Relatedly, the Responsible Exit Principles guide the IFC on measures to take before exiting investments to ensure that clients fulfil their environmental and social obligations, including remediating project-related harm.
The EBRD should follow the IFC’s lead and develop remedy and responsible exit policies of its own. However, the EBRD should treat the IFC’s new policies as the floor, not the ceiling. The RAF still falls short of key demands from project-affected communities, including clear application to investments in financial intermediaries. Similarly, the Responsible Exit Principles are a good start but they contain a glaring gap: they do not apply when an IFC client pre-pays its loan. A recent example from a joint IFC and EBRD investment in Uzbekistan’s cotton sector demonstrates how this gap allowed a client company to pre-pay its loan in an effort to avoid remediating harm, despite an ongoing investigation into labor rights violations with the project.
As the EBRD expands its operations, it should begin consulting stakeholders - including its brand new ones - on developing remedy and responsible exit policies that improve on the IFC’s.

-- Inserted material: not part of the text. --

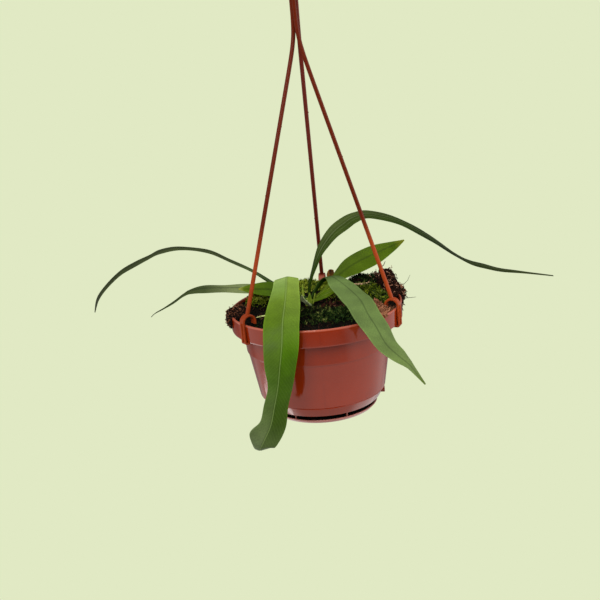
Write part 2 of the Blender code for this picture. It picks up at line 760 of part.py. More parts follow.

By doing so, the EBRD can take an important step towards ensuring that its expanding horizons do not expand harm.
ENDNOTES
* These include the African Development Bank, Canadian Office of the Extractive Sector, European Investment Bank, French Development Agency, German Investment Corporation (DEG) /Dutch Entrepreneurial Development Bank (FMO)/Proparco, Green Climate Fund, International Finance Corporation, Japan International Cooperation Agency, U.S. Overseas Private Investment Corporation (now U.S. Development Finance Corporation), United Nations Development Programme, and the World Bank.